Mind Maps for UPSC: How to Revise the Whole Syllabus Visually
Netmock Editorial Team · Updated 06 July 2026 · About Netmock
⚡ Quick Answer — Netmock
Mind maps for UPSC compress a 40-page topic into a one-page visual you can revise in five minutes.
- Put the topic in the centre, main dimensions as branches, and keywords — never sentences — on each branch.
- Use them for recall, not decoration: redraw the map from memory, then check gaps.
- Best-fit subjects: Polity, Geography, Economy concepts, and current-affairs issues with many dimensions.
At Netmock, we recommend mind maps as your final-revision layer on top of linear notes — not as a replacement for them.

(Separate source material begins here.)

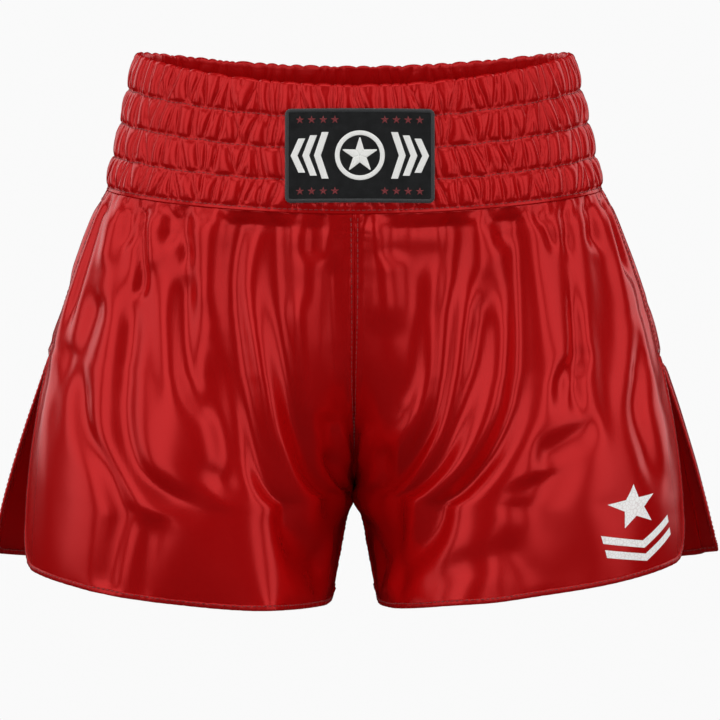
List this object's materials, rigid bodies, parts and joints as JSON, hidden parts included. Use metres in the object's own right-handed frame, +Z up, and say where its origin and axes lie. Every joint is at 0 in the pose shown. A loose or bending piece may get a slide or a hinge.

Mind maps for UPSC solve the problem every aspirant hits in the last months before prelims and mains: notes too long to re-read, spread across registers, PDFs, and margins. A well-made mind map turns each topic into a single visual page your brain can photograph.
But most aspirants use mind maps wrongly — copying sentences onto branches and filing the map away. This guide covers the correct 5-step method, subject-wise examples, paper versus digital tools, and how to plug maps into a spaced revision cycle.
Why Mind Maps Work for UPSC Revision (When Made Correctly)
The method popularised by Tony Buzan exploits three things linear notes cannot:
- Spatial memory: the brain remembers where things sit on a page. A branch position becomes a retrieval cue — you recall ‘top-right had the criticisms’ before recalling the criticisms.
- Forced compression: branches accept only keywords, so making the map forces you to identify the 10% of words that carry the meaning. That selection process is itself deep encoding.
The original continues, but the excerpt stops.